--- start SOURCE MATERIAL ---

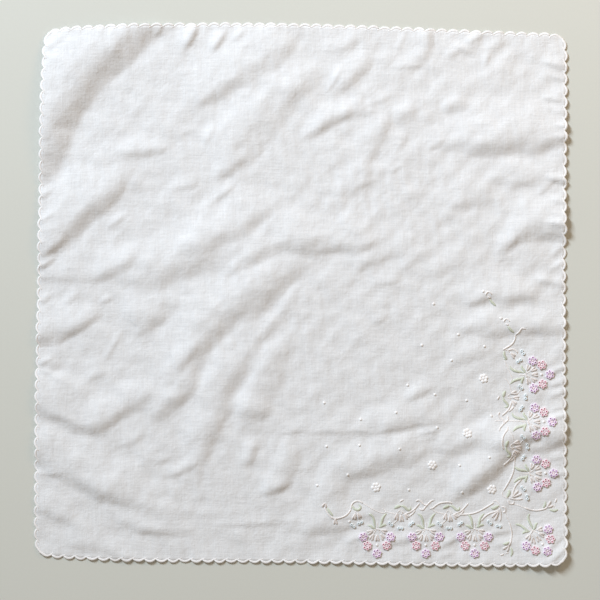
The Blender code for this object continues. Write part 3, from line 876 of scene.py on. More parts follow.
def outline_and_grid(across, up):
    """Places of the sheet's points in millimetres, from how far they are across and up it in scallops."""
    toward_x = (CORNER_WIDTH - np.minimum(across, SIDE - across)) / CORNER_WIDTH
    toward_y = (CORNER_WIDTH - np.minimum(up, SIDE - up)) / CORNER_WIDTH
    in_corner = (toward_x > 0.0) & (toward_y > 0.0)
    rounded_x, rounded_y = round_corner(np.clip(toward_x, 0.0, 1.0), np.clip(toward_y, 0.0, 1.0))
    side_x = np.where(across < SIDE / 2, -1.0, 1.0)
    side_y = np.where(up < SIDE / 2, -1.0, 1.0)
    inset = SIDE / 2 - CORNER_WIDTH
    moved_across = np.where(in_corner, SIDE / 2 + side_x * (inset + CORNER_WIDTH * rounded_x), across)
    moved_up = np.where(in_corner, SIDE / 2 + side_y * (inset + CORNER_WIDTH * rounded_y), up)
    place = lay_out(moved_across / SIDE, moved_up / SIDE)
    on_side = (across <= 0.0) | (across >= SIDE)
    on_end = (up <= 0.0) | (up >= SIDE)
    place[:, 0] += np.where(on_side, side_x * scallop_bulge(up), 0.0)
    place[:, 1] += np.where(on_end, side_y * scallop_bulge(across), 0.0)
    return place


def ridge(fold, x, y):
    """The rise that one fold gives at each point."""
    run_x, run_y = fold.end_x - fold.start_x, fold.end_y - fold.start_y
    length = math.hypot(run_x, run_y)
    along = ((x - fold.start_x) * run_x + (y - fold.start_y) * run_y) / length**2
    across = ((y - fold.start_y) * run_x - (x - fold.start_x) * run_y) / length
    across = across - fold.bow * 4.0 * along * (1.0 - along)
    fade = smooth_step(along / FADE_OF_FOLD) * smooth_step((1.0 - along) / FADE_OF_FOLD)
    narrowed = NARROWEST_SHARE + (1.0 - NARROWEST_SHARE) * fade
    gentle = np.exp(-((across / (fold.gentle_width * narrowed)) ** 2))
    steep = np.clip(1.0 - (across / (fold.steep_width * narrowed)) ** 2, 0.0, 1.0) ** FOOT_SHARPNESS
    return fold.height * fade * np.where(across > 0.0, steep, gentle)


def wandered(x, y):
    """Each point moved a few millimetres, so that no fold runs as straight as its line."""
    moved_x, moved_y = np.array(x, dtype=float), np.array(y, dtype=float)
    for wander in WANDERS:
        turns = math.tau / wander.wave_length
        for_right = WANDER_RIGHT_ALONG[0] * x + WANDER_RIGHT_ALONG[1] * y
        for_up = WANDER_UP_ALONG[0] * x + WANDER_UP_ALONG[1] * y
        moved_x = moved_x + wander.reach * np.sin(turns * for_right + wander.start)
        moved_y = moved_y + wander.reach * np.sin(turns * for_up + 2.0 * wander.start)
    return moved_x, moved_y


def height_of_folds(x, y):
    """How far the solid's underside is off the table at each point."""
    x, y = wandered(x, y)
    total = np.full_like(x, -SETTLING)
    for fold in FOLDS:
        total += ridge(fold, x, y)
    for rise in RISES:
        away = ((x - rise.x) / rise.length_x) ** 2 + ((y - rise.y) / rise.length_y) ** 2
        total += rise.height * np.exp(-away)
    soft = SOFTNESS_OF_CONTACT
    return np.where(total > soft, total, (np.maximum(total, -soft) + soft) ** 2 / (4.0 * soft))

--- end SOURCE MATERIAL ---

JOB »
Return exactly the leading lines of the listing, stopping after the line in which "return fold.height *" occurs.

TASK RESPONSE »
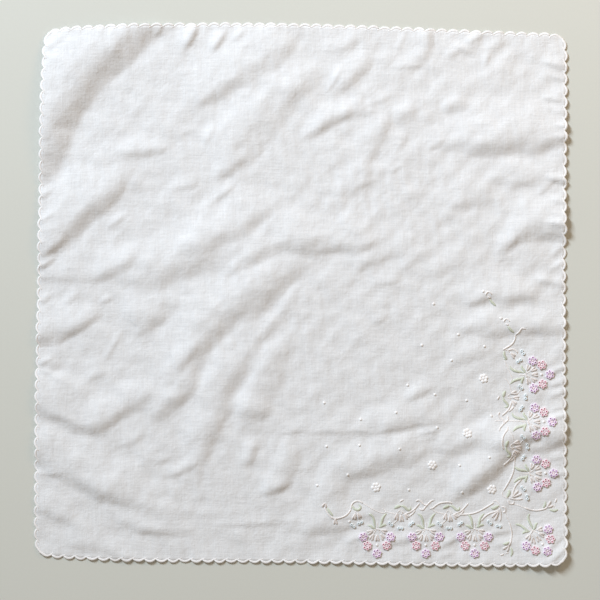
The Blender code for this object continues. Write part 3, from line 876 of scene.py on. More parts follow.
def outline_and_grid(across, up):
    """Places of the sheet's points in millimetres, from how far they are across and up it in scallops."""
    toward_x = (CORNER_WIDTH - np.minimum(across, SIDE - across)) / CORNER_WIDTH
    toward_y = (CORNER_WIDTH - np.minimum(up, SIDE - up)) / CORNER_WIDTH
    in_corner = (toward_x > 0.0) & (toward_y > 0.0)
    rounded_x, rounded_y = round_corner(np.clip(toward_x, 0.0, 1.0), np.clip(toward_y, 0.0, 1.0))
    side_x = np.where(across < SIDE / 2, -1.0, 1.0)
    side_y = np.where(up < SIDE / 2, -1.0, 1.0)
    inset = SIDE / 2 - CORNER_WIDTH
    moved_across = np.where(in_corner, SIDE / 2 + side_x * (inset + CORNER_WIDTH * rounded_x), across)
    moved_up = np.where(in_corner, SIDE / 2 + side_y * (inset + CORNER_WIDTH * rounded_y), up)
    place = lay_out(moved_across / SIDE, moved_up / SIDE)
    on_side = (across <= 0.0) | (across >= SIDE)
    on_end = (up <= 0.0) | (up >= SIDE)
    place[:, 0] += np.where(on_side, side_x * scallop_bulge(up), 0.0)
    place[:, 1] += np.where(on_end, side_y * scallop_bulge(across), 0.0)
    return place


def ridge(fold, x, y):
    """The rise that one fold gives at each point."""
    run_x, run_y = fold.end_x - fold.start_x, fold.end_y - fold.start_y
    length = math.hypot(run_x, run_y)
    along = ((x - fold.start_x) * run_x + (y - fold.start_y) * run_y) / length**2
    across = ((y - fold.start_y) * run_x - (x - fold.start_x) * run_y) / length
    across = across - fold.bow * 4.0 * along * (1.0 - along)
    fade = smooth_step(along / FADE_OF_FOLD) * smooth_step((1.0 - along) / FADE_OF_FOLD)
    narrowed = NARROWEST_SHARE + (1.0 - NARROWEST_SHARE) * fade
    gentle = np.exp(-((across / (fold.gentle_width * narrowed)) ** 2))
    steep = np.clip(1.0 - (across / (fold.steep_width * narrowed)) ** 2, 0.0, 1.0) ** FOOT_SHARPNESS
    return fold.height * fade * np.where(across > 0.0, steep, gentle)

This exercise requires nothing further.